[Data block]:
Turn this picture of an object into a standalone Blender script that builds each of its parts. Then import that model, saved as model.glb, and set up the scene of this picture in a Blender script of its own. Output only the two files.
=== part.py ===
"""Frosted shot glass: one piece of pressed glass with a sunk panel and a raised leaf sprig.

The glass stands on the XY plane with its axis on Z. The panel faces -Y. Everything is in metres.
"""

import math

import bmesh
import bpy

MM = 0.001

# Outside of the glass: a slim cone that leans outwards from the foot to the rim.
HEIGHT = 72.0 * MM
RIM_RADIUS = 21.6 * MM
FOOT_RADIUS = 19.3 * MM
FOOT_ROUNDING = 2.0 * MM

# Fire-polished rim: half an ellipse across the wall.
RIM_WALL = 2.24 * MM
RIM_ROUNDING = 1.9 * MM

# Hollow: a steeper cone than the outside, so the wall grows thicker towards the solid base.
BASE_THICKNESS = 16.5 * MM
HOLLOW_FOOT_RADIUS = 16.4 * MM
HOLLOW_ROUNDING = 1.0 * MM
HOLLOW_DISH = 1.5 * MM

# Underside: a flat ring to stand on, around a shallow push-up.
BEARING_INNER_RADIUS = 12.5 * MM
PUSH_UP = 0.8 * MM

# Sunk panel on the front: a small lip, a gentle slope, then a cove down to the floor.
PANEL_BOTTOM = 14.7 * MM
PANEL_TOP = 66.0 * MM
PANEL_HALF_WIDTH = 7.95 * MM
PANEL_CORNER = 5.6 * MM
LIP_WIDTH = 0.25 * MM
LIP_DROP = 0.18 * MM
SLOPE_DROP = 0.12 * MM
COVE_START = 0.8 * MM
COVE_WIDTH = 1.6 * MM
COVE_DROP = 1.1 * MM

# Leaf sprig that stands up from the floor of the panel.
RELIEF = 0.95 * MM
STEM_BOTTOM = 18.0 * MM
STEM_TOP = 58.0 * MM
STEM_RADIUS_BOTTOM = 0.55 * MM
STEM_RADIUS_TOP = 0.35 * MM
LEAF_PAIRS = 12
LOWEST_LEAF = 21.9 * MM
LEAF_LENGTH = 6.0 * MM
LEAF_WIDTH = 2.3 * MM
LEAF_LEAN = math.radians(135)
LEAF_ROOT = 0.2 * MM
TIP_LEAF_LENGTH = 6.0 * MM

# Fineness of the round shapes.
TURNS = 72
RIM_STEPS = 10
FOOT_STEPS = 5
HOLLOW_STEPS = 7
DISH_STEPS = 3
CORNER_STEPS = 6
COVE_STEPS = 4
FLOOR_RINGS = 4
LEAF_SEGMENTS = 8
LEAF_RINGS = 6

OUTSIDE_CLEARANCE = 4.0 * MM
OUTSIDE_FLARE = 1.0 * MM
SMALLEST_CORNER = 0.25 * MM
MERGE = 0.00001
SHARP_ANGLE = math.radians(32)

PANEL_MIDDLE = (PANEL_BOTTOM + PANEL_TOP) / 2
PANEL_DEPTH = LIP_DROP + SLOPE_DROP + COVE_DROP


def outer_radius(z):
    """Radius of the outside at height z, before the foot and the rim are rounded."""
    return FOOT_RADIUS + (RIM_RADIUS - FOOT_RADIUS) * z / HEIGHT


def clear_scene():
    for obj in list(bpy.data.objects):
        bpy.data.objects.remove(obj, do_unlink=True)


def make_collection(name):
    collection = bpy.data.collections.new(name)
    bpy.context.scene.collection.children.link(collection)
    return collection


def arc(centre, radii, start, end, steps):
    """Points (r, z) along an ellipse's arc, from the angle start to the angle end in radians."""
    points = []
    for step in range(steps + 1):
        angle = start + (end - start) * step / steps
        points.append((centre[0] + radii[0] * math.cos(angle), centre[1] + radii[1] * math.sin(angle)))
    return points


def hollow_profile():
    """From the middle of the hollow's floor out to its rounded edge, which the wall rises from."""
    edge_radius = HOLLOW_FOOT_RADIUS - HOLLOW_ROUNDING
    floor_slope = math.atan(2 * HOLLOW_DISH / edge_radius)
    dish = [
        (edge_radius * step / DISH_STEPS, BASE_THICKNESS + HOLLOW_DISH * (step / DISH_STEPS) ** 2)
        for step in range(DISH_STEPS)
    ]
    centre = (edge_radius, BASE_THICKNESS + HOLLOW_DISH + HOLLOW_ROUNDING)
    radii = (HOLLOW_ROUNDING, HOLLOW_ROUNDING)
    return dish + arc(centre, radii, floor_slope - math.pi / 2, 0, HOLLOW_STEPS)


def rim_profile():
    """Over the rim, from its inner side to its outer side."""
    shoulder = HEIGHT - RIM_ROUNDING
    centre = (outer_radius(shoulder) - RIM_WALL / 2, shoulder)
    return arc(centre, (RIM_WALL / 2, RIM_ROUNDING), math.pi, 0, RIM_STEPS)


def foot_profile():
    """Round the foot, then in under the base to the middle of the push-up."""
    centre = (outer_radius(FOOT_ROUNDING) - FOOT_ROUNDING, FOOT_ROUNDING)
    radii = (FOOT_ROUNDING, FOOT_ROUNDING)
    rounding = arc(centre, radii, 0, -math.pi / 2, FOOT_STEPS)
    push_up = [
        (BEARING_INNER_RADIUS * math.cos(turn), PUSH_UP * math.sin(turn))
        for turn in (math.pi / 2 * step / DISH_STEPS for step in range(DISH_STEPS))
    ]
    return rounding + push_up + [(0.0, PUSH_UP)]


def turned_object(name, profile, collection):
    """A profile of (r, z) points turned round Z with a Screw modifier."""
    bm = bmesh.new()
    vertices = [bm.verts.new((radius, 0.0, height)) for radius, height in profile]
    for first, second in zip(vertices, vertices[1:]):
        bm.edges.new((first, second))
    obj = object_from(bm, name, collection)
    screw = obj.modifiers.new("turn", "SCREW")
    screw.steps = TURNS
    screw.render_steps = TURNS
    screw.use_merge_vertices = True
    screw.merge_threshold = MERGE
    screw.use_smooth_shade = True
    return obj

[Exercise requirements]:
Among the lines above, how many contain the string "import"? State the number alone.

[Solution to this exercise]:
4